My husband and I are currently researching the world of landlords with the possibility of becoming two in the very near future. This process has presented me with several situations that physician practice managers must find themselves in from time to time, especially when contemplating purchasing and implementing a new piece of healthcare IT.
The first thing I did was sit down with a friend who, along with her husband, currently manages multiple properties in addition to having a full-time job – a situation not unlike my own. I came to our conversation with a laundry list of questions about being a landlord, which she was happy to answer over a few glasses of wine. I have continued to use her as a sounding board as I continue down the path of property management.
I imagine that, hopefully, this is what practice managers do when mulling over new IT systems for their facilities – get together over coffee, a round of golf, at a conference, and really hash out the experience of one for the benefit of the other. Personal recommendations and advice are invaluable, in my opinion.
In tandem with plying my friend with wine, I also turned to the Web for resources with which to educate myself – another research practice managers most likely utilize. As someone who deals with healthcare vendors on a daily basis, I know that there is a treasure trove of data out there on pretty much any health IT system you might be contemplating. White papers, case studies and of course many of the blogs at Healthcarescene.com offer insight into implementation experiences.
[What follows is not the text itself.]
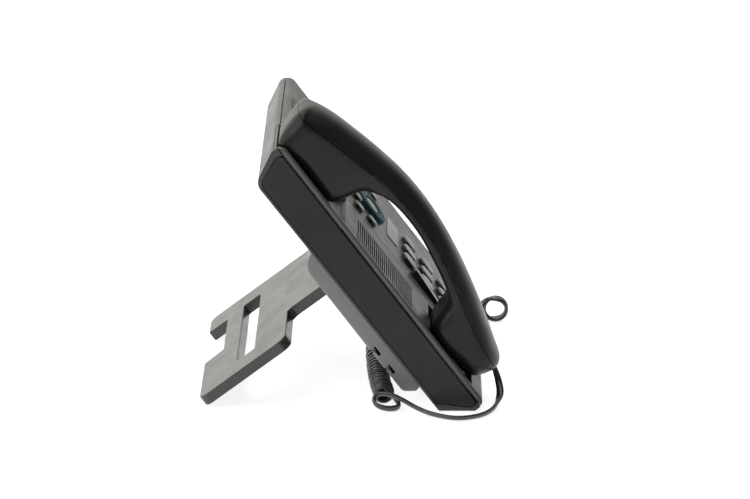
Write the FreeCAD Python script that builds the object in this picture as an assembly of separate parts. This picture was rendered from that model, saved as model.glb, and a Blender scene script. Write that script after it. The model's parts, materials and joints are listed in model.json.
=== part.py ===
import FreeCAD, Part
import math
import os

# A desk telephone: a flat body tilted up on a plug-in foot, its handset lying in a
# cradle along the left side, and a curly cord that runs behind the body.
# Everything but the cord is drawn in the body's own frame, in millimetres:
#   x  across the body, 0 in the middle, the handset on the minus side
#   u  up the slope of the body, 0 at the desk
#   v  out of the front face, towards the user
# and is then tilted about x and moved so that +Z is up and the desk is Z = 0.

V = FreeCAD.Vector

# ---- driving dimensions ----
WIDTH = 185.0             # body, side to side
TILT = 53.0               # degrees between the body's slope and the desk
DEPTH_TO_ORIGIN = 84.9    # from the body's front foot back to the origin
FACE = 7.5                # v of the front face
SPLIT = 3.3               # v of the joint between the tray and the covers
BACK = -22.5              # v of the tray's back at the top
BACK_LOW = -20.4          # v of the tray's back at the foot
TOP = 225.8               # u of the top end
WALL = 2.4
GAP = 0.3                 # clearance between separate mouldings

PANEL_SPLIT_X = -27.0     # joint between the cradle strip and the keypad cover
SEAM = 0.7                # width of that joint
FOOT_PAD = 0.8            # rubber pads' height under the body

HANDSET_X = -62.0
HANDSET_WIDTH = 49.0
CRADLE_FLOOR = 2.6        # v of the floor of both handset recesses
EAR_RECESS = (159.5, 240.0)
MOUTH_RECESS = (19.0, 62.0)
RECESS_X = (-88.6, -33.0)

HOUSING_X = 72.0
HOUSING_BACK = -36.0
HOUSING_U = (30.5, 150.0)

STAND_U = (109.6, 117.1)
STAND_FOOT = -145.2
STAND_HALF = 86.0
NECK_X = (-26.0, 62.0)
NECK_TOP = -25.0
SLOT_X = (-60.0, 61.0)
SLOT_V = (-114.5, -100.0)
NOTCH_X = (-9.0, 56.0)
NOTCH_V = -129.0

KEY_X = (1.5, 21.0, 40.5)
KEY_U = (88.5, 69.0, 49.5, 30.0)
KEY_SIZE = (15.0, 13.4)
KEY_TOP = 10.4
KEY_TRAVEL = 1.5
SMALL_KEY_SIZE = (9.5, 9.0)
FUNCTION_KEYS = {"function_key_a": (0.0, 147.0), "function_key_b": (-18.0, 144.5),
                 "function_key_c": (-13.5, 130.2), "function_key_d": (47.0, 130.2)}
SOFT_KEY_SIZE = (12.0, 6.0)
SOFT_KEY_X = (-4.0, 17.0, 38.0, 59.0)
SOFT_KEY_U = 157.5
RING = (16.5, 132.2)
RING_OUTER = 14.5
RING_INNER = 7.6
OK_RADIUS = 6.6
ROCKER_X = (-15.0, -9.2)
ROCKER_U = (51.0, 85.0)
ROCKER_AXIS = (68.0, 5.2)   # u, v of the pin it rocks on
LABEL = (5.0, 46.5, 100.0, 112.3)
WINDOW = (-14.0, 68.0, 168.0, 210.0)
LAMP = (20.0, 44.0, 214.6, 219.4)
GRILLE_X = (-88.5, -43.5)
GRILLE_U = 84.5
GRILLE_PITCH = 2.25
GRILLE_SLOTS = 27
SPEAKER = (-65.5, 113.5)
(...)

Then came the hard part – sifting through the “free” property forms I could use to get the rental property ball rolling. Like many of us in healthcare, as the popular saying goes, “you don’t know what you don’t know.” So, while many free forms I came across seemed perfectly legitimate, I was constantly second-guessing myself: Is this one legal enough? Will that one hold up in court if, heaven forbid, we have an eviction on our hands? Why would someone pay for this form when they can get it for free? What is this website not telling me!?
I wonder if this is similar to what small practice managers feel like when they go down the path of the free EHR. As consumers, we typically assume that free is good, but we also know that you get what you pay for. So they must do some second-guessing themselves when it comes to using healthcare IT that includes advertising from third parties, right?
This is where, I imagine, a successful free EHR company would step in with the aforementioned white papers, case studies and offers to sit down and allay any fears a provider might have about taking this leap into the HIT unknown. I’d love to hear from those who have been in similar situations. What resource did you find of most value when considering new IT? What resource disappointed you? What were you not aware of that might have made a difference in your decision? Please share your thoughts with me in the comments below.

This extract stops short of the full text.